В октябре Троцкому и Зиновьеву удалось оказаться на официальной трибуне в Ленинграде. Увидев опальных вождей революции на трибуне, толпа ринулась к ним, выкликая имена Троцкого и Зиновьева, на которые уже пала харизма страдальчества.
«Энтузиазм, с которым встречались наши товарищи, был похож на энтузиазм рабочих Ленинграда в 17–м году, когда на трибуне появлялся Ленин»[310] — рассказывал наблюдавший события сторонник оппозиции. Колонны заводов выкрикивали лозунги: «Да здравствуют истинные вожди революции!» такое вряд ли могло быть случайностью — на ленинградских заводах сохранялся сильный актив оппозиции, который подготовил рабочих к тому, что они увидят «самих» Троцкого и Зиновьева. Руководитель ленинградской партийной организации Киров оказался в глупом положении и, чтобы как — то сгладить ситуацию, перешел на трибуну с Троцким и Зиновьевым, но потом, осознав возможные последствия такого «блока» для себя лично, ретировался.
В Москве оппозиции удалось организовать массовое собрание (около 2 тыс. чел.) в Высшем техническом училище. Пока активисты оппозиции сдерживали натиск охранников администрации, Троцкий и Каменев излагали свои взгляды.
Демонстрация в Ленинграде была последней каплей, которая переполнила терпение. Сталин понял, что дальнейшее затягивание раскола приносит ему одни минусы. 21–23 октября 1927 г. объединенный пленум ЦК и ЦКК ВКП(б) снова обсуждал персональные дела Троцкого и Зиновьева. На этот раз им практически не давали говорить, а в Троцкого кидали попавшимися под руку предметами — книгами, стаканом. Троцкий считал такое поведение хулиганством. Подобное поведение большевиков, скажем, на Учредительном собрании 1918 г., Троцкий хулиганством не считал.
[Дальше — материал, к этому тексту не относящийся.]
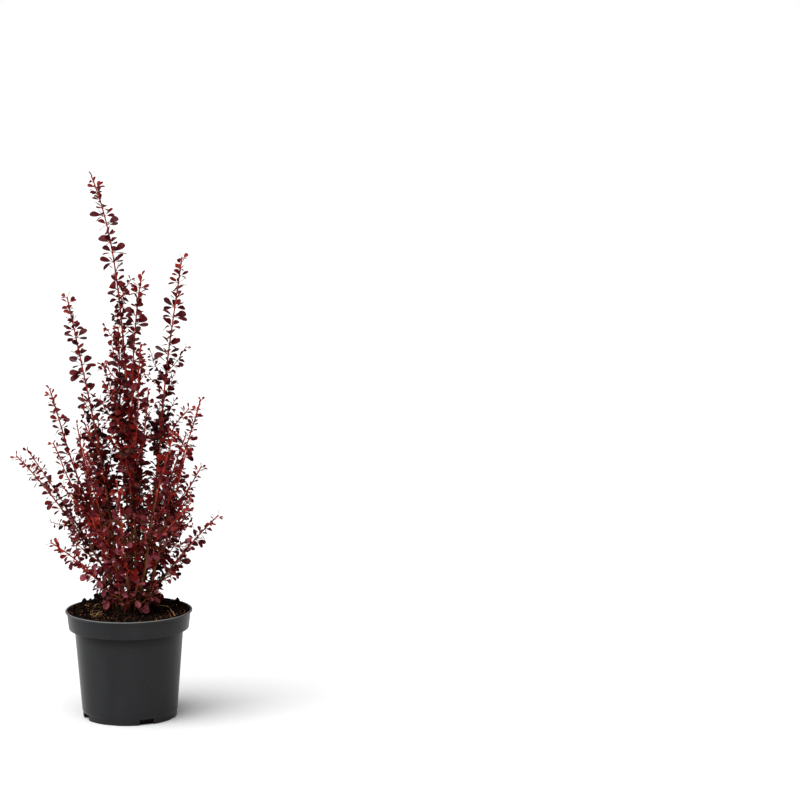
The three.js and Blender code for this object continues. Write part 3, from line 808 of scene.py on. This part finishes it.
def plastic_material():
    """Satin black plastic, scuffed and dusty; painted shade under the band, painted highlight on the
    lip.
    """
    made = Shader("pot_plastic", PLASTIC["dark"], 0.4, 0.12)
    broad, fine = made.pattern(18, 5, (1, 1, 0.35), 0.6), made.pattern(1400, 3)
    # Painted shade: the wall is darkened just under the band, where the band shades it.
    painted_shade_under_band = made.by_height([(BAND - 14, NONE), (BAND - 1.5, MOST), (BAND - 0.2, MOST),
                                 (BAND + 0.2, NONE)])
    # Painted highlight: the top of the lip is pale grey, as if it caught the light.
    lip = made.by_height([(POT["height"] - 1, NONE), (POT["height"] - 0.2, ALL)])
    dust = made.ramp(made.pattern(520, 2), [(0.7, NONE), (0.75, ALL)])
    colour = made.ramp(broad, [(0.35, PLASTIC["dark"]), (0.65, PLASTIC["light"])])
    for share, over in ((dust, "dust"), (painted_shade_under_band, "shade"), (lip, "painted_highlight")):
        colour = made.mixed(share, colour, PLASTIC[over])
    made.colour(colour)
    made.roughness(broad, 0.3, 0.42)
    made.bump(fine, 0.12, 0.0002)
    return made.material


def earth_material(name, dark, light):
    made = Shader(name, dark, 0.95, 0.08)
    made.colour(made.ramp(made.pattern(420, 6), [(0.36, dark), (0.66, light)]))
    made.bump(made.pattern(900, 4), 0.9, 0.0012)
    return made.material


def wood_material(name):
    dark, light, roughness = WOODS[name]
    dark, light = linear(dark), linear(light)
    made = Shader(name, dark, roughness, 0.15)
    grain = made.pattern(520, 5, (1, 1, 0.22))
    made.colour(made.ramp(grain, [(0.34, dark), (0.68, light)]))
    made.bump(grain, 0.6, 0.0006)
    return made.material


def pot_profile():
    """Radius and height along the pot's wall, from below its middle to the middle of its floor."""
    top, foot, shoulder, band_foot, band_top, _, wall, floor = POT.values()
    ledge, slope = 10, (shoulder - foot) / BAND
    turns = [math.radians(turn) for turn in range(-70, 131, 25)]
    # The wall's corners, each with the small steps that round it.
    corners = [
        (0, 0, [(0, 1.2), (52, 1.2), (55, 0)]),
        (foot, 0, [(-1.4, 0), (-0.5, 0.5), (-0.3, 1.4)]),
        (foot + slope * ledge, ledge, [(-0.9, -1.4), (-0.5, -0.6), (0, 0), (1.5 * slope, 1.5)]),
        (foot + slope * (BAND + ledge) / 2, (BAND + ledge) / 2, [(0, 0)]),
        (shoulder, BAND, [(-0.2, -2), (0, -0.6), (0.8, -0.1)]),
        (band_foot, BAND, [(-1.2, 0.1), (-0.4, 0.4), (0, 1.2)]),
        (band_top, top, [(-0.3, -5), (0, -3.2), (0.5, -2.6)]),
        (band_top + 0.75, top - 1.35, [(1.6 * math.cos(turn), 1.3 * math.sin(turn)) for turn in turns]),
        (band_top - wall, top, [(0.4, -1.6), (-0.2, -3)]),
        (band_foot - wall, BAND + wall, [(0, 1.2)]),
        (shoulder - wall, BAND + wall, [(0, 0)]),
        (foot - wall, floor, [(0.2, 1), (-1.2, 0.2)]),
        (0, floor, [(0, 0.2)]),
    ]
    return [(radius + out, height + up) for radius, height, steps in corners for out, up in steps]


def lathe(profile, sides):
    """A profile of radius and height turned round. A height of None is the compost's own."""
    points = []
    for radius, height in profile[1:-1] + profile[:1] + profile[-1:]:
        for turn in turns_of(sides if radius else 1):
            x, y = radius * math.cos(turn), radius * math.sin(turn)
            points.append((x, y, soil_height(x, y) if height is None else height))
    batch = Batch()
    batch.add(np.array(points), *ring_faces(len(profile) - 2, sides))
    return batch


def cut_foot(pot):
    """Cuts the drain notches and the arches between them out of the pot's foot."""
    blocks = bmesh.new()
    for cut in (NOTCH, ARCH):
        for index in range(NOTCHES["count"]):
            turn = math.radians(NOTCHES["azimuth"] + cut["turn"] + 360 / NOTCHES["count"] * index)
            for corner in bmesh.ops.create_cube(blocks, size=1)["verts"]:
                place = corner.co * Vector((2 * NOTCHES["depth"], cut["width"], 2 * cut["height"]))
                place.x += POT["foot"]
                corner.co = rotated(np.array(place), UP, turn) * MM
    mesh = bpy.data.meshes.new("blocks")
    blocks.to_mesh(mesh)
    blocks.free()
    cutter = placed("blocks", mesh)
    change = pot.modifiers.new("cut", "BOOLEAN")
    change.operation, change.solver, change.object = "DIFFERENCE", "EXACT", cutter
    graph = bpy.context.evaluated_depsgraph_get()
    pot.data = bpy.data.meshes.new_from_object(pot.evaluated_get(graph))
    pot.modifiers.clear()
    bpy.data.objects.remove(cutter)


def build_pot():
    wall = lathe(pot_profile(), sides=160)
    pot = make_piece("pot_wall", wall, plastic_material(), ["pot"])
    cut_foot(pot)
    pot.data.shade_smooth()
    pot.data.set_sharp_from_angle(angle=math.radians(35))


# The compost's waves, from broad to fine: height, waves a millimetre and noise layer.
SOIL_WAVES = [(1.6, 0.035, 3.1), (1.5, 0.16, 7.7), (0.8, 0.42, 1.3)]
# Heaps at the back left, before the bank at the pot's wall: x, y, height and spread.
HEAPS = [(-46, 28, 2.8, 1500), (-36, 56, 4, 420)]
BANK = 2.6


def soil_height(x, y):
    """How high the compost stands at a place, in millimetres."""
    out = math.hypot(x, y)
    broad, crumbs, fine = [height * noise.noise(Vector((x * scale, y * scale, layer)))
                           for height, scale, layer in SOIL_WAVES]
    heaps = sum(height * math.exp(-((x - heap_x) ** 2 + (y - heap_y) ** 2) / spread)
                for heap_x, heap_y, height, spread in HEAPS)
    bank = BANK * rising(out, start=45, over=30) ** 2 + heaps * (1 - rising(out, start=73, over=8))
    return LEVEL + 0.5 + bank + rising(out, start=20, over=25) * (broad + crumbs) + fine


def ground_height(x, y):
    """The compost's height, or the woody base's where that stands out of it."""
    out = math.hypot(x - BASE["x"], y) / BASE["radius"]
    if out > 1:
        return soil_height(x, y)
    dome = LEVEL + BASE["brim"] + BASE["height"] * math.sqrt(1 - out ** 2) * 0.9
    return max(soil_height(x, y), dome)


def soil_edge():
    """The compost's radius at its top, against the pot's wall."""
    taper = (POT["band_top"] - POT["band_foot"]) / POT["band_height"]
    return POT["band_top"] - POT["wall"] - taper * (POT["height"] - LEVEL) - CLEARANCE


def build_soil():
    """The compost, with its sides inside the pot and its uneven top."""
    rings, sides, innermost, bottom = 64, 220, 0.0006, POT["floor"] + 1
    inset = POT["wall"] + CLEARANCE
    radii = soil_edge() * np.sqrt(np.linspace(innermost, 1, rings))[::-1]
    profile = [(0, bottom), (POT["foot"] - 1.5 - inset, bottom),
               (POT["shoulder"] - inset, BAND + 1 + inset),
               (POT["band_foot"] - inset, BAND + 2 + inset),
               *[(radius, None) for radius in radii], (0, None)]
    material = earth_material("compost", dark=(0.002, 0.0015, 0.001), light=(0.014, 0.006, 0.004))
    make_piece("compost_top", lathe(profile, sides), material, ["soil"])


def crumb_form():
    """The corners and faces of a rough crumb before it is stretched."""
    ball = bmesh.new()
    bmesh.ops.create_icosphere(ball, subdivisions=1, radius=1)
    points = np.array([v.co[:] for v in ball.verts])
    faces = np.array([[v.index for v in f.verts] for f in ball.faces])
    ball.free()
    return points, faces


def scatter(count, random, inner=0.0):
    """Places all over the compost, or over an outer share of its area."""
    radius = (soil_edge() - 1.5) * np.sqrt(random.uniform(inner, 1, count))
    turn = random.uniform(0, FULL_TURN, count)
    return radius * np.cos(turn), radius * np.sin(turn)


def add_crumbs(batch, places, sizes, random, form, lift=0.25):
    """Crumbs of uneven form, which stand out of the compost by lift against their size."""
    corners, faces = form
    x, y = places
    count = len(x)
    size = random.uniform(*sizes, count) * random.uniform(0.6, 1, count)
    stretch = random.uniform(0.55, 1.2, (count, 1, 3))
    shape = corners[None] * stretch * (1 + random.uniform(-0.25, 0.25, (count, len(corners), 1)))
    turn = random.uniform(0, FULL_TURN, count)[:, None, None]
    shape = rotated(shape, UP, turn) * size[:, None, None]
    z = np.array([ground_height(a, b) for a, b in zip(x, y)]) + size * lift
    batch.copies(shape + np.stack([x, y, z], -1)[:, None], NO_QUADS, faces)


def add_fibres(batch, places, random, lengths, radius, lift=0.9, heading=(0, math.pi)):
    """Bent fibres on the compost, at up to an angle to either side of a heading."""
    steps = 7
    for x, y in zip(*places):
        length = random.uniform(*lengths)
        turn = heading[0] + heading[1] * random.uniform(-1, 1)
        turns = turn + random.uniform(-0.9, 0.9) * np.linspace(-0.5, 0.5, steps)
        path = np.cumsum(np.stack([np.cos(turns), np.sin(turns)], -1) * length / steps, 0)
        path += (x, y) - path.mean(0)
        rise = lift + random.uniform(0, 1.2) * np.sin(np.linspace(0, math.pi, steps))
        add_lying(batch, path, rise, radius * random.uniform(0.6, 1.4))


def add_lying(batch, path, rise, radius):
    """A thin tapering stalk along a path over the compost."""
    out = np.hypot(path[:, 0], path[:, 1])
    path = path * np.minimum(1, (soil_edge() - 2) / out)[:, None]
    z = np.array([ground_height(a, b) for a, b in path]) + rise
    centres = np.c_[path, z]
    tangents = unit(np.gradient(centres, axis=0))
    tube(batch, centres, tangents, radius * np.linspace(1, 0.6, len(path)), 5)


# Crumbs by tint: dark and light colour, number and range of sizes.
CRUMBS = {
    "black": ((0.002, 0.0015, 0.0013), (0.01, 0.005, 0.0035), 2100, (0.9, 2.6)),
    "brown": ((0.03, 0.01, 0.005), (0.12, 0.045, 0.024), 1000, (0.8, 2.2)),
    "rust": ((0.14, 0.05, 0.018), (0.4, 0.19, 0.08), 260, (0.6, 1.5)),
}
# Clumps that stand over the back of the rim.
CLUMPS = [(-64, 43), (-48, 59), (-43, 62), (-37, 65), (-30, 69), (-34, 62), (-40, 57), (47, 60),
          (62, 46)]
# A dry twig that lies on the compost, to the right of the shrub.
DRY_TWIG = [(36, 34), (46, 29), (54, 17), (57, 2), (61, -12), (62, -27), (65, -40)]


def build_crumbs(random):
    form = crumb_form()
    for tint, (dark, light, count, sizes) in CRUMBS.items():
        batch = Batch()
        add_crumbs(batch, scatter(count, random), sizes, random, form)
        if tint == "black":
            lumps = scatter(60, random, inner=0.5)
            add_crumbs(batch, lumps, (2.6, 4.4), random, form, lift=0.3)
            add_crumbs(batch, np.array(CLUMPS).T, (4.5, 6.5), random, form, lift=0.7)
        make_piece(f"crumbs_{tint}", batch, earth_material(f"crumb_{tint}", dark, light),
                   sharp=50)


def build_straw(random):
    """A heap of straw, with thick stalks behind it, loose bits, and a forked dry twig."""
    batch, count, thick, behind = Batch(), 15, 4, 9
    x, y = random.normal(-46, 9, count), random.normal(-12, 18, count)
    add_fibres(batch, (x, y), random, lengths=(8, 22), radius=0.26, lift=1.1, heading=(0.85, 0.45))
    add_fibres(batch, (x[:thick], y[:thick] + behind), random, lengths=(12, 20), radius=0.9,
               lift=1.5, heading=(0.85, 0.3))
    add_fibres(batch, scatter(30, random, inner=0.12), random, lengths=(3, 8), radius=0.24)
    add_lying(batch, np.array(DRY_TWIG, float), rise=1.5, radius=1.1)
    add_lying(batch, np.array(DRY_TWIG[3:], float) + (-6, 5), rise=1.0, radius=0.5)
    make_piece("straw", batch, wood_material("straw"), sharp=50)


def build_litter():
    """Crumbs, straw and a dry twig on top of the compost."""
    random = np.random.RandomState(SEEDS["litter"])
    build_crumbs(random)
    build_straw(random)


def build_leaves(leaves, foliage):
    """One piece for each tint, with large leaves of the finer form."""
    by_tint = {}
    for tint, *row in leaves:
        by_tint.setdefault(tint, []).append(row)
    for tint, rows in sorted(by_tint.items()):
        columns = [np.array(column) for column in zip(*rows)]
        large = columns[3] > LARGE
        batch = Batch()
        for chosen, form in ((large, ROUND_LEAF), (~large, SMALL_LEAF)):
            points = leaf_points(form, *(column[chosen] for column in columns))
            batch.copies(points, *leaf_faces(len(form)))
        make_piece(f"leaves_{tint}", batch, leaf_material(tint), foliage, sharp=60)


def build_shrub():
    masses = skeleton()
    grow_fine(masses)
    foliage = [f"foliage_{mass.name}" for mass in masses]
    canes = [f"cane_{cane[0]}" for cane in CANES]
    batches, thorns, leaves = stem_pieces(masses)
    for tint, batch in batches.items():
        make_piece(f"stems_{tint}", batch, wood_material(f"stem_{tint}"), foliage)
    make_piece("thorns", thorns, wood_material("thorn"), foliage)
    make_piece("cane_bark", cane_batch(masses), wood_material("bark"), canes)
    make_piece("woody_foot", base_batch(), wood_material("foot_bark"), ["woody_base"])
    build_leaves(leaves, foliage)


# Suns: the direction that they shine from, their strength and their width in degrees.
SUNS = {"key": ((-0.4, -0.5, 1.9), 3.5, 60), "side": ((-1, -0.55, 0.6), 1.0, 50)}


def build_world():
    """White all round, which shows brighter than the soft light that it gives."""
    world = bpy.data.worlds.new("studio")
    bpy.context.scene.world = world
    world.use_nodes = True
    nodes, links = world.node_tree.nodes, world.node_tree.links
    soft, white = nodes["Background"], nodes.new("ShaderNodeBackground")
    path, mix = nodes.new("ShaderNodeLightPath"), nodes.new("ShaderNodeMixShader")
    soft.inputs["Strength"].default_value = 0.11
    for shader, socket in ((soft, 1), (white, 2)):
        shader.inputs["Color"].default_value = (1, 1, 1, 1)
        links.new(shader.outputs["Background"], mix.inputs[socket])
    links.new(path.outputs["Is Camera Ray"], mix.inputs["Fac"])
    links.new(mix.outputs["Shader"], nodes["World Output"].inputs["Surface"])


def build_stage():
    """A pale floor, the suns, and a camera at the photo's view, in metres."""
    mesh, far = bpy.data.meshes.new("floor"), 60
    corners = [(-far, -far, 0), (far, -far, 0), (far, far, 0), (-far, far, 0)]
    mesh.from_pydata(corners, [], [(0, 1, 2, 3)])
    mesh.materials.append(Shader("floor", (0.93, 0.93, 0.93), 0.8, 0.1).material)
    placed("floor", mesh)
    for name, (direction, strength, width) in SUNS.items():
        light = bpy.data.lights.new(name, "SUN")
        light.energy, light.angle = strength, math.radians(width)
        placed(name, light).rotation_euler = Vector(direction).to_track_quat("Z", "Y").to_euler()
    optics, down = bpy.data.cameras.new("camera"), 8.3
    optics.lens, optics.sensor_width, optics.clip_end = 135, 36, 300
    camera = placed("camera", optics)
    camera.location = (0.363, -3.9336, 1.0016)
    camera.rotation_euler = (math.radians(90 - down), 0, 0)
    bpy.context.scene.camera = camera
    bpy.context.scene.view_settings.view_transform = "Standard"


build_pot()
build_soil()
build_litter()
build_shrub()
build_world()
build_stage()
Все зависит от «классовой линии». Пленум осудил линию оппозиции и исключил Троцкого и Зиновьева из состава ЦК. «Это поставило их в положение простых граждан, на которых полностью распространяются законы о Соловках, Сибири и высшей мере наказания»[311] — комментировал чехословацкий дипломат Й. Гирса. 22 октября, сразу после исключения вождей оппозиции из ЦК, остальные оппозиционные члены ЦК и ЦКК заявили: «Это есть прямая попытка поставить XV съезд перед актом раскола». Они обещали и дальше вместе с исключенными товарищами отстаивать дело ленинской партии «против оппортунистов, против раскольников, против могильщиков революции»[312]. «Могильщики» — слово, так больно задевшее Сталина в прошлом году. Что же, Сталин уже принял политическое решение раздавить оппозицию, как в свое время раздавили меньшевиков — тюрьмами и ссылками.
Между тем на собраниях оппозиции побывали десятки тысяч людей. В ходе дискуссии за оппозицию открыто проголосовало 4120 коммунистов, что не так мало, если учесть фальсификации при голосованиях и начавшиеся чистки государственных и партийных органов от оппозиционеров. А сколько сочувствовали Троцкому негласно? В. Фейгин сообщал С. Орджоникидзе о таком тревожном для сталинистов факте: на собрании московского комсомольского актива выступление оппозиционера Тер — Ваганяна было освистано присутствующими. По окончании собрания демонстрировали документальный фильм. В кадре появился Троцкий. «Раздались бурные аплодисменты. Потом он появляется в Брест — Литовске, потом на фронте под Казанью и т. д. Все время встречали его бурными аплодисментами… Теру выступать не дали, а Троцкого на картине (в темноте) приветствовали»[313].
Когда Сталин станет проводить в жизнь некоторые из партийных лозунгов, симпатизировавшая Троцкому часть партийной массы его поддержит. Но доверия к Сталину, расправившемуся с оппозицией репрессивными мерами, у этих партийцев не будет. И сами оппозиционеры готовы применить насилие против своих врагов. Протестуя против арестов оппозиционеров, Троцкий утверждал: «Насилие могло играть огромную революционную роль. Но при одном условии: если оно подчинено правильной классовой политике»[314].
Ободренные своим успехом на рабочих собраниях и коммунистических митингах, оппозиционеры решили уже организованно выступить на демонстрации 7 ноября 1927 г.
«Участие в оппозиционной демонстрации с несколькими плакатами вызывалось необходимостью противопоставить правду об оппозиции той клевете, при помощи которой отравляются как партийцы, так и беспартийные»[315], — объясняли оппозиционеры свое возвращение к тактике оппозиционной интеллигенции времен борьбы с царизмом. Упоминание беспартийных было сознательным — левые уже не связывали себя рамками партийной дисциплины.